> Data excerpt:
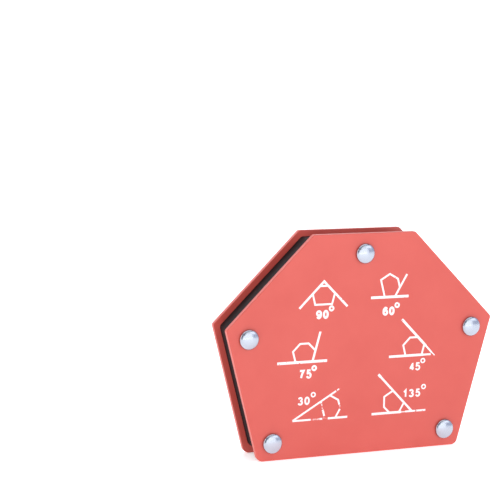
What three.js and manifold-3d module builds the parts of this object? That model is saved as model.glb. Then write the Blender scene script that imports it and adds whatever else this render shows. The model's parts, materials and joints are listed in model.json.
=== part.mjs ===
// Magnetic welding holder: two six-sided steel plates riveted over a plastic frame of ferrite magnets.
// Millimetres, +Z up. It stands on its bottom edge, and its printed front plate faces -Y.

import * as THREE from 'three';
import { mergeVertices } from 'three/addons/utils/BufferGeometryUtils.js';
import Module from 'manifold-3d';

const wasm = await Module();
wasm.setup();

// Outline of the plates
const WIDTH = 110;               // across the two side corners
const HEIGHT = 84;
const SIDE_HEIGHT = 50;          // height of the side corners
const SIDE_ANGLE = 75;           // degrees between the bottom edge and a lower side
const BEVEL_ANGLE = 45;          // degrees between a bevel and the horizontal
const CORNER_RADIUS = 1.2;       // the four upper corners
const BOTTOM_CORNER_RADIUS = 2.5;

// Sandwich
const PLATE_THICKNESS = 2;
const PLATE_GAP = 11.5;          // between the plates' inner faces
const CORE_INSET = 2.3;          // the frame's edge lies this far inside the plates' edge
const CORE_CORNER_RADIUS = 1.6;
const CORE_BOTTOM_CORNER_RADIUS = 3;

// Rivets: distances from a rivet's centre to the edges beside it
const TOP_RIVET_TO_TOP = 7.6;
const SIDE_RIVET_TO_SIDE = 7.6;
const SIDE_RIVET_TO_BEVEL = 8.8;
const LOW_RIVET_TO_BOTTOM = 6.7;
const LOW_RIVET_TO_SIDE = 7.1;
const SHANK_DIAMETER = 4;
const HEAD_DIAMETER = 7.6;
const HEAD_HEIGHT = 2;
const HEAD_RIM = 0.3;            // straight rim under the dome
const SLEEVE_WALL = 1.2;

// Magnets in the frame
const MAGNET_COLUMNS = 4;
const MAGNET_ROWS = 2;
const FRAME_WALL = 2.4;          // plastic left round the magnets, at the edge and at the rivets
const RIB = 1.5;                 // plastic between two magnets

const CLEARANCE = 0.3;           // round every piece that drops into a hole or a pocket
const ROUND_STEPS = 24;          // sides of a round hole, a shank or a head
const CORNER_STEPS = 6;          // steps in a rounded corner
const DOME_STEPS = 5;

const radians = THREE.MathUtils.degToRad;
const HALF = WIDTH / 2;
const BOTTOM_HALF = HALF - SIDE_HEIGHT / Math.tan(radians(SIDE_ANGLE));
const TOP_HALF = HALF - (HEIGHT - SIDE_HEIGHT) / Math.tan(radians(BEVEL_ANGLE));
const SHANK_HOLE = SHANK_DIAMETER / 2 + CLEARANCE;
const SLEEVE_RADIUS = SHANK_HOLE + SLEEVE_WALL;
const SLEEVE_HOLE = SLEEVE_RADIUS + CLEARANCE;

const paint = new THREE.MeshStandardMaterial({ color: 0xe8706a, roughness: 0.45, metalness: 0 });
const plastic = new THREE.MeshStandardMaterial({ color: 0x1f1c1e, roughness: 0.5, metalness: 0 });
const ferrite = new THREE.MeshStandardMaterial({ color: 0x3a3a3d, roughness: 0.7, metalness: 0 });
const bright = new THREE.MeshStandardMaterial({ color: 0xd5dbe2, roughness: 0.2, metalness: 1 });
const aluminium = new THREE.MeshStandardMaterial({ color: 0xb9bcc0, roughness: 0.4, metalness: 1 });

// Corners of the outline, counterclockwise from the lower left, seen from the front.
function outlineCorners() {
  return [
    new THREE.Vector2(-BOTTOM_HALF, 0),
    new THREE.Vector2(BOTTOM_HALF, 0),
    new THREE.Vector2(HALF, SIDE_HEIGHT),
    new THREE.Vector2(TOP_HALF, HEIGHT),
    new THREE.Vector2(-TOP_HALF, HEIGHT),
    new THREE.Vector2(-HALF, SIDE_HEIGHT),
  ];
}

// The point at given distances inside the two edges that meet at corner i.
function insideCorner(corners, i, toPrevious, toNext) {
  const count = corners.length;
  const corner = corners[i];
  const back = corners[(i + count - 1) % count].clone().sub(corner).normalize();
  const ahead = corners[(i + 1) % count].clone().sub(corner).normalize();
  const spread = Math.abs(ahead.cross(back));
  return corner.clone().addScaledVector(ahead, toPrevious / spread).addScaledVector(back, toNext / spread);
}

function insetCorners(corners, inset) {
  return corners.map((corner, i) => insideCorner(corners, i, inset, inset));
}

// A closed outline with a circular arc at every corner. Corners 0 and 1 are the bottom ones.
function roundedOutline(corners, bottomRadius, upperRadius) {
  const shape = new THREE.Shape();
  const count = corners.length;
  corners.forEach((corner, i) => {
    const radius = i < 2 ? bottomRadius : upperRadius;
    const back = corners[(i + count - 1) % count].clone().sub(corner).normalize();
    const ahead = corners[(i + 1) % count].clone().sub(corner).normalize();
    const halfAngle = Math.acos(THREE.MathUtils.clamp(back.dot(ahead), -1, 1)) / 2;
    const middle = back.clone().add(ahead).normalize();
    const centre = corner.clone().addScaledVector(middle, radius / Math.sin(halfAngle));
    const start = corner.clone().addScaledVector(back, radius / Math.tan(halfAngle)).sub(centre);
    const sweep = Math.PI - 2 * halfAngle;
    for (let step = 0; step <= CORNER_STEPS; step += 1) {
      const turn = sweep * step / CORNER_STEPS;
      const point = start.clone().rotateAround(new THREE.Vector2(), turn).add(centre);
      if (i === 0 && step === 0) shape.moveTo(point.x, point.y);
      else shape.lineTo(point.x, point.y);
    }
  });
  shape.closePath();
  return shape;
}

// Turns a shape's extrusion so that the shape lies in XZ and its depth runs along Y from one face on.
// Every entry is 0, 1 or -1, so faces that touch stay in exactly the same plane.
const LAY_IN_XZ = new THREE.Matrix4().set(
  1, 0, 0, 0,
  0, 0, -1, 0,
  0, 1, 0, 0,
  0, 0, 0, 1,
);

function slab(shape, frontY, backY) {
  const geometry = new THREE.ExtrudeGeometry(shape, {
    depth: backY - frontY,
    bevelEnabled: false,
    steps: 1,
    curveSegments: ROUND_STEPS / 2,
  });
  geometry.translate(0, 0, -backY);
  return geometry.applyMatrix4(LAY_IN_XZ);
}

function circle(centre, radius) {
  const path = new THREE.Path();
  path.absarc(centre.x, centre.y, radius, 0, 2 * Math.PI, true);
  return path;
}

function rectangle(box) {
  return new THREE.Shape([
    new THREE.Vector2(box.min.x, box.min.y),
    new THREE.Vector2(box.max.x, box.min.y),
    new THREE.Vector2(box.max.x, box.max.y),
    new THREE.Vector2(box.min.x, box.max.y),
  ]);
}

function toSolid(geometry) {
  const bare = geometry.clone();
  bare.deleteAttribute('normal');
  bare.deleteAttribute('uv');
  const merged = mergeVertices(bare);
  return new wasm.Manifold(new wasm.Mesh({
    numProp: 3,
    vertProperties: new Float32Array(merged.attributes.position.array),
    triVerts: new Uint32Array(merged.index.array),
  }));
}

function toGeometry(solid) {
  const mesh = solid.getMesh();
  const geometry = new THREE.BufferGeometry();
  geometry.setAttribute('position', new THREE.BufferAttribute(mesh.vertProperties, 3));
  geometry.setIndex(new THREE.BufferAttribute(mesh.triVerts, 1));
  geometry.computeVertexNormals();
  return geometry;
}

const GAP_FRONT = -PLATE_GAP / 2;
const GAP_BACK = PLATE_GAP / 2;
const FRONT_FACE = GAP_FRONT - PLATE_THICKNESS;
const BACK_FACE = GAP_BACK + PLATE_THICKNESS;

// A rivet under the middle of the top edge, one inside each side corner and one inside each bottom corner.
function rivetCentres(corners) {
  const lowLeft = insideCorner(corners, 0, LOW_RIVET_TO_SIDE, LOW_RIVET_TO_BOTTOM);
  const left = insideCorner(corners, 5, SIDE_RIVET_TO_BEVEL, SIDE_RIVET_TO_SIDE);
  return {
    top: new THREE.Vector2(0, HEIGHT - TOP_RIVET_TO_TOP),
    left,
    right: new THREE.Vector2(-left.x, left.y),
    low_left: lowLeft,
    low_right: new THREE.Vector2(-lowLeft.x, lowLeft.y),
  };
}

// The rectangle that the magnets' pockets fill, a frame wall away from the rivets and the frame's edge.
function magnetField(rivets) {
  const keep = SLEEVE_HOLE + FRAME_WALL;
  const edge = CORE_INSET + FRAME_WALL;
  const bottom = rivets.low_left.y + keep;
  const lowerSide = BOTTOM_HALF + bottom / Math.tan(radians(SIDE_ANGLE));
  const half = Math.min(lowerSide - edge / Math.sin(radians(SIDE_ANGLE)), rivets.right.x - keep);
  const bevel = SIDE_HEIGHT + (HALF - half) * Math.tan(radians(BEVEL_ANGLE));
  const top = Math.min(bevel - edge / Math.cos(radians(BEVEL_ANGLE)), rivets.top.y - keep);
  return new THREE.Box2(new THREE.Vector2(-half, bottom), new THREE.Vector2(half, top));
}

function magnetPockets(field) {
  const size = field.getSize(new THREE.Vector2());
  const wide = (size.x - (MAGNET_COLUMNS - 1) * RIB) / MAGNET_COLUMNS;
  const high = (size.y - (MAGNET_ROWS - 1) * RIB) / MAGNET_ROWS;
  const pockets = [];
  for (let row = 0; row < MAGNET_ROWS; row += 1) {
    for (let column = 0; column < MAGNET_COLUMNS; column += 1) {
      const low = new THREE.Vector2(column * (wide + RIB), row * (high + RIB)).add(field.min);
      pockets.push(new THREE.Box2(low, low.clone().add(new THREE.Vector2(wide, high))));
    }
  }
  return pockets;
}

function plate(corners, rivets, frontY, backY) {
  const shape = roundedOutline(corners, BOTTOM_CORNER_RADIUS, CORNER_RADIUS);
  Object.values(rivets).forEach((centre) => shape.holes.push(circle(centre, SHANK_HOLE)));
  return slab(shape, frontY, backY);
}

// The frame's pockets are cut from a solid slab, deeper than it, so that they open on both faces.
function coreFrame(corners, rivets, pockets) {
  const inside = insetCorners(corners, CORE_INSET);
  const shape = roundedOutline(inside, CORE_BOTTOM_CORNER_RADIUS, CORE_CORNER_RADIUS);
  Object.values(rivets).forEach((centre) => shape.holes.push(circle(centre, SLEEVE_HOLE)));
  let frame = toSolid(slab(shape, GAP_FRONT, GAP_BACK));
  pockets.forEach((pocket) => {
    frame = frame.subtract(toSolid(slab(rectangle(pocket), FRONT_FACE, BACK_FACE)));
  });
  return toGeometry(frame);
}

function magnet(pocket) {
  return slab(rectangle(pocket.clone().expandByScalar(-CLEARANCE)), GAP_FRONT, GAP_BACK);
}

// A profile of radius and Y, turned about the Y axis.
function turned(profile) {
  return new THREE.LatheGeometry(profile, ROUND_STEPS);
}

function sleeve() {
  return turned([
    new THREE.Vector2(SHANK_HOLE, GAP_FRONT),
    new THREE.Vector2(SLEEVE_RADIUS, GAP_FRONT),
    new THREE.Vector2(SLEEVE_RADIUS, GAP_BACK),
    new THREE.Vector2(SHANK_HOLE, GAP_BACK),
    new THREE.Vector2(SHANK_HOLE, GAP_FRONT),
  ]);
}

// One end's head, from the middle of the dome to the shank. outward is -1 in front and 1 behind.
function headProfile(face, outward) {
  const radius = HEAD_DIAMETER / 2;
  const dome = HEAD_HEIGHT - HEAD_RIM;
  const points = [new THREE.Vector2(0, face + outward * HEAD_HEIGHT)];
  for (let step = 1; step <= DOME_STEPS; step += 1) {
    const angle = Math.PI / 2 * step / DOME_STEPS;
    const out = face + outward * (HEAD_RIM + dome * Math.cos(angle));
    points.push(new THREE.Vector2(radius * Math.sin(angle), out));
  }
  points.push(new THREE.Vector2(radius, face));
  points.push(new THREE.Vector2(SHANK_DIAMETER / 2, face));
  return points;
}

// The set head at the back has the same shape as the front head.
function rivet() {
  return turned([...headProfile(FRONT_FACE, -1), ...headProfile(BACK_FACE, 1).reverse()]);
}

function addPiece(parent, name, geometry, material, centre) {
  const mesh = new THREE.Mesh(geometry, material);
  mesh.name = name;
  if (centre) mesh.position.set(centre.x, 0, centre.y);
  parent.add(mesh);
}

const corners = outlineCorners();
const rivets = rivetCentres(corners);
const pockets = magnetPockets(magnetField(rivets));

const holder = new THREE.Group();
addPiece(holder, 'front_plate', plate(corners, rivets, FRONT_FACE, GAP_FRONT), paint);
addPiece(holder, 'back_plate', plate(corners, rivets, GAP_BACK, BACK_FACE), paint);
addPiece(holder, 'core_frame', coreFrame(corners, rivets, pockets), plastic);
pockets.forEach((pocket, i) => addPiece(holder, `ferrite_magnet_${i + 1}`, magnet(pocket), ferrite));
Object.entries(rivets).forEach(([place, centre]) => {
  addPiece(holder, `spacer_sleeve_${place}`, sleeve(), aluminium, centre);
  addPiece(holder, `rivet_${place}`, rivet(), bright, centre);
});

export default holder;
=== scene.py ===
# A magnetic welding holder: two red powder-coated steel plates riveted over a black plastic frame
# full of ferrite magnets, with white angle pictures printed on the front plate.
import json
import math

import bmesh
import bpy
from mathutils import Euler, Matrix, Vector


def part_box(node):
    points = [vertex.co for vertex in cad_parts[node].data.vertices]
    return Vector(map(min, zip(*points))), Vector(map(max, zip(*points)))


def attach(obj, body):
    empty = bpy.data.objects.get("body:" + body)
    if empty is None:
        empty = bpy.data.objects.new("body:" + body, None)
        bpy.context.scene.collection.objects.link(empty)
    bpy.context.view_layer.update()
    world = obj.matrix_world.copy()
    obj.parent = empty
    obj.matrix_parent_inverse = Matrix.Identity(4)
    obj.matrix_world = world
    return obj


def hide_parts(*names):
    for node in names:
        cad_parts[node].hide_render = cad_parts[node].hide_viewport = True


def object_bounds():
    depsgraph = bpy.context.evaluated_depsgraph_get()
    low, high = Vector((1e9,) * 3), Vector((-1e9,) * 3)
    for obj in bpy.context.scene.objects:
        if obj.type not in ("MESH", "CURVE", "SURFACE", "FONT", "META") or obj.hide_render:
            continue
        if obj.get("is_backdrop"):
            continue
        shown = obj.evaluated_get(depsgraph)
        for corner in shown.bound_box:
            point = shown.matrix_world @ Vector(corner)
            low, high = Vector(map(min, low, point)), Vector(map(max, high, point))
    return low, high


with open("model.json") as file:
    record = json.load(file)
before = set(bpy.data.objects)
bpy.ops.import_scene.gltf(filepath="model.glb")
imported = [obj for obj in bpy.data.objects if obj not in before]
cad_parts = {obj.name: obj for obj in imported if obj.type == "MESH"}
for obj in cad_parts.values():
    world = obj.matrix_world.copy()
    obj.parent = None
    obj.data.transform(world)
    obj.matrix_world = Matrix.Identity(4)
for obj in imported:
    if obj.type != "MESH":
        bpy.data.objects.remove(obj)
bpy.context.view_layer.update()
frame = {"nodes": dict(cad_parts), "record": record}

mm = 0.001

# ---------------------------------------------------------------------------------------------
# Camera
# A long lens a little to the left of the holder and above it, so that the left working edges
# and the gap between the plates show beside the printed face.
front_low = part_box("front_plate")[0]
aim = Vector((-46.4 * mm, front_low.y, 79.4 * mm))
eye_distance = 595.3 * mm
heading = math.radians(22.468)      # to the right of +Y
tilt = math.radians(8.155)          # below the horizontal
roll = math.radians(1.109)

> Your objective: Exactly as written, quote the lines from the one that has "zip(*points))), Vector(map(max, zip(*points)))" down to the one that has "depsgraph = bpy.context.evaluated_depsgraph_get()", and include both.

> Exercise response:
    return Vector(map(min, zip(*points))), Vector(map(max, zip(*points)))


def attach(obj, body):
    empty = bpy.data.objects.get("body:" + body)
    if empty is None:
        empty = bpy.data.objects.new("body:" + body, None)
        bpy.context.scene.collection.objects.link(empty)
    bpy.context.view_layer.update()
    world = obj.matrix_world.copy()
    obj.parent = empty
    obj.matrix_parent_inverse = Matrix.Identity(4)
    obj.matrix_world = world
    return obj


def hide_parts(*names):
    for node in names:
        cad_parts[node].hide_render = cad_parts[node].hide_viewport = True


def object_bounds():
    depsgraph = bpy.context.evaluated_depsgraph_get()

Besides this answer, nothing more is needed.